The historic compromise of the 1970s promised no more than to integrate the main opposition party into the ruling coalition. It in fact reflected a sometimes-shallow conception of democracy, a permanent coalition in which each interest would be represented. It threatened to extend rather than fully break with a corrupt partitocrazia.
As we look at the debris of that order, Berlinguer’s strategy has a curious afterlife. After the inconclusive general election of March 4, there have been calls for a historic compromise 2.0. The Democratic Party (PD), has in recent weeks contemplated an unlikely pact with the amorphous Five Star Movement (M5S), the big winner on election day.
Though some commentators suggest the “end of ideologies” eases such a pact, the crisis of political identities mainly warns against this unlikely embrace. The collapse of the PCI, in turn provoking the demise of the Socialists and DC in the early 1990s, produced an unstable party system that reflects the decline of the old class blocs and the fragmentation of Italian public life.

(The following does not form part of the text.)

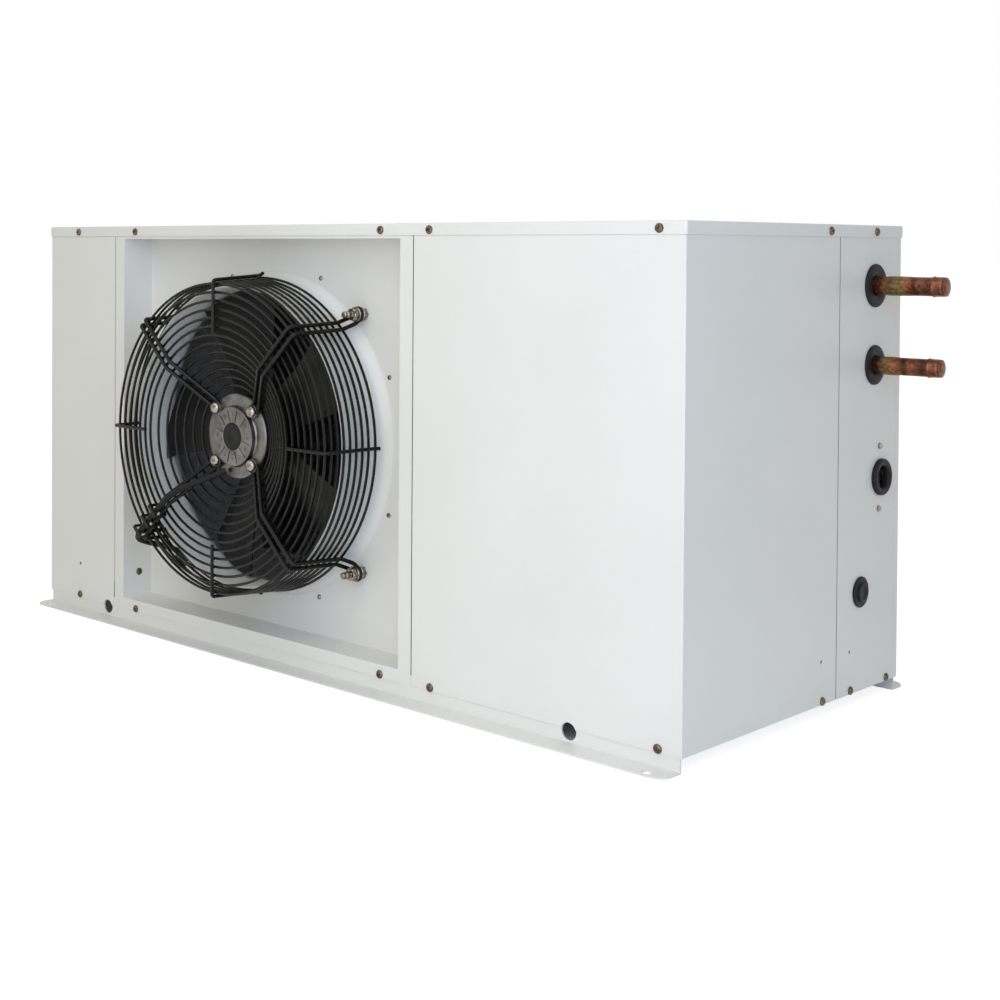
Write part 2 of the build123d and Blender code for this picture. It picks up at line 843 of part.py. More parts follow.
# Fan motor
cable_exit_angle = 252.0
with BuildPart() as motor_flange:
    collar(flange_disc_r, flange_disc_front, flange_front)
    collar(motor_flange_r, flange_front, flange_front + flange_thickness)
    collar(sleeve_r, flange_front, sleeve_end)
    collar(cap_r, flange_disc_front, bearing_front, mode=Mode.SUBTRACT)
    collar(bearing_r, bearing_front, sleeve_end, mode=Mode.SUBTRACT)
    for angle in arm_angles:
        x, y, z = around(hub_screw_circle, angle, flange_front)
        pin_y(motor_screw_r + screw_fit, x, y - past, front_y + motor_screw_end,
              z, Mode.SUBTRACT)
motor_flange.part.label = "motor_flange"
export_step(motor_flange.part, "parts/motor_flange.step")

with BuildPart() as motor_cap:
    collar(cap_r, flange_disc_front, bearing_front)
motor_cap.part.label = "motor_cap"
export_step(motor_cap.part, "parts/motor_cap.step")

with BuildPart() as motor_stator:
    collar(stator_r, stator_front, stator_end, sleeve_r)
motor_stator.part.label = "motor_stator"
export_step(motor_stator.part, "parts/motor_stator.step")

with BuildPart() as motor_bearings:
    for start in (bearing_front, bearing_rear):
        collar(bearing_r, start, start + bearing_width)
        rod_y(shaft_r + shaft_fit, fan_x, front_y + start,
              front_y + start + bearing_width, fan_z, Mode.SUBTRACT)
motor_bearings.part.label = "motor_bearings"
export_step(motor_bearings.part, "parts/motor_bearings.step")

with BuildPart() as rotor_can:
    collar(can_r, can_front, can_end)
    collar(can_r - can_wall, can_front, can_end - can_wall,
           mode=Mode.SUBTRACT)
    rod_y(shaft_r, fan_x, front_y + can_end - can_wall,
          front_y + can_end, fan_z, Mode.SUBTRACT)
rotor_can.part.label = "rotor_can"
export_step(rotor_can.part, "parts/rotor_can.step")

with BuildPart() as rotor_shaft:
    rod_y(shaft_r, fan_x, front_y + bearing_front + 0.5,
          front_y + can_end, fan_z)
rotor_shaft.part.label = "rotor_shaft"
export_step(rotor_shaft.part, "parts/rotor_shaft.step")

# Each blade is a pitched plate whose tip is swept clockwise. Its trailing
# edge faces forwards and its leading edge lies deeper in the nozzle.
blade_lead_root = 26.0
blade_trail_root = -30.0
blade_lead_tip = 76.0
blade_trail_tip = -50.0
blade_root_r = 44.0
blade_middle = (blade_front + blade_back) / 2
blade_mid_r = (blade_root_r + blade_tip_r) / 2
tip_steps = 6


def blade_rim(chord):
    """Distance out to the tip circle at a place along the chord."""
    level = chord * cos(radians(blade_pitch))
    return sqrt(blade_tip_r**2 - level**2)


with BuildPart() as one_blade:
    turn = radians(blade_turn)
    tilt = radians(blade_pitch)
    outward = Vector(cos(turn), 0, sin(turn))
    clockwise = Vector(sin(turn), 0, -cos(turn))
    chord_dir = clockwise * cos(tilt) + Vector(0, 1, 0) * sin(tilt)
    plate = Plane(
        origin=around(0, 0, blade_middle),
        x_dir=outward, z_dir=outward.cross(chord_dir),
    )
    rim = []
    for k in range(tip_steps + 1):
        share = k / tip_steps
        chord = blade_trail_tip + share * (blade_lead_tip - blade_trail_tip)
        rim.append((blade_rim(chord), chord))
    outline = [(blade_root_r, blade_trail_root)]
    outline.append((blade_mid_r, blade_trail_tip * 0.86))
    outline += rim
    outline.append((blade_mid_r, blade_lead_tip * 0.46))
    outline.append((blade_root_r, blade_lead_root))
    with BuildSketch(plate):
        with BuildLine():
            Polyline(*outline, close=True)
        make_face()
    extrude(amount=blade_thickness / 2, both=True)
with BuildPart() as fan_blades:
    for k in range(blade_count):
        add(one_blade.part.rotate(fan_axis, 360 / blade_count * k))
    collar(can_r, can_front, can_end, mode=Mode.SUBTRACT)
fan_blades.part.label = "fan_blades"
export_step(fan_blades.part, "parts/fan_blades.step")

head_seat = arm_hub - arm_wire / 2 - weld_gap
with BuildPart() as motor_screws:
    for angle in arm_angles:
        x, y, z = around(hub_screw_circle, angle, head_seat)
        pin_y(motor_screw_r, x, y, front_y + motor_screw_end, z)
        pin_y(dome_r, x, y - dome_height / 2, y, z, sides=middle_sides)
        pin_y(dome_r * 0.7, x, y - dome_height, y - dome_height / 2, z)
motor_screws.part.label = "motor_screws"
export_step(motor_screws.part, "parts/motor_screws.step")

# Motor cable
cable_angle = 225
box_port_x = divider_x + sheet + box_depth / 2
cable_route = (
    around(44.0, cable_exit_angle, flange_front - cable_r - 0.3),
    around(60.0, 240, -38.0),
    around(92.0, 226, arm_rel(92.0) - 11.5),
    around(128.0, cable_angle, cable_front),
    around(186.5, cable_angle, cable_front - 2.0),
    around(200.0, cable_angle, -40.0),
    around(202.0, 228, -8.0),
    around(208.0, 230.5, 12.0),
    around(232.0, 229.5, 20.0),
    (grommet_x, front_y + 26.0, grommet_z),
    (grommet_x, front_y + 68.0, grommet_z),
    (grommet_x + 10.0, lane_y, cable_lane + 14.0),
    (grommet_x + 60.0, lane_y + 1.0, cable_lane),
    (grommet_x + 120.0, lane_y - 1.0, cable_lane),
    (grommet_x + 180.0, lane_y + 1.0, cable_lane),
    (grommet_x + 240.0, lane_y - 1.0, cable_lane),
    (grommet_x + 300.0, lane_y + 1.0, cable_lane),
    (grommet_x + 360.0, lane_y - 1.0, cable_lane),
    (box_port_x - 60.0, lane_y, cable_lane),
    (box_port_x, lane_y - 1.0, cable_lane + 1.0),
    (box_port_x + 1.0, lane_y, cable_lane + 61.0),
    (box_port_x, lane_y + 1.0, box_bottom - 45.0),
    (box_port_x, lane_y, box_bottom - 0.3),
)


def cable_tube(points, radius):
    """Round cord along runs joined by the largest arcs they allow."""
    points = [Vector(*p) for p in points]
    runs = [(b - a).length for a, b in zip(points, points[1:])]
    here = points[0]
    with BuildLine() as path:
        for k in range(1, len(points) - 1):
            ahead = (points[k + 1] - points[k]).normalized()
            behind = (points[k] - points[k - 1]).normalized()
            cut = 0.45 * min(runs[k - 1], runs[k])
            start = points[k] - behind * cut
            stop = points[k] + ahead * cut
            Line(here, start)
            TangentArc(start, stop, tangent=behind)
            here = stop
        Line(here, points[-1])
    with BuildSketch(path.line ^ 0) as section:
        RegularPolygon(radius, 8)
    sweep(section.sketch, path=path.line)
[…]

As Aldo Moro explained, the historic compromise rested on parties able to make deals because they knew what “worlds” they represented. Such a reality no longer exists. The M5S is eclectic and unsure of its real longevity; the PD’s remaining base is elderly and middle-class; and the Lega’s immediate goal is not government, but to hegemonize the Right.
Today’s PD has roots in the PCI and to a lesser extent the DC. But this neoliberal-centrist force approaches the question of compromise from a totally different standpoint to Berlinguer’s party. It is not mounting a steady ascent toward power, but is itself the embodiment of a collapsed establishment, reduced to under 20 percent of the vote.
Since March 4, 2018 Italy has faced deadlock and now, perhaps, a second election. The president’s suggested alternative is a stopgap “neutral” government. No exit route is possible even of a type with Berlinguer’s historic compromise. The Republic survived the violence of the 1970s. Yet today’s impasse leaves Italian democracy more enfeebled than ever.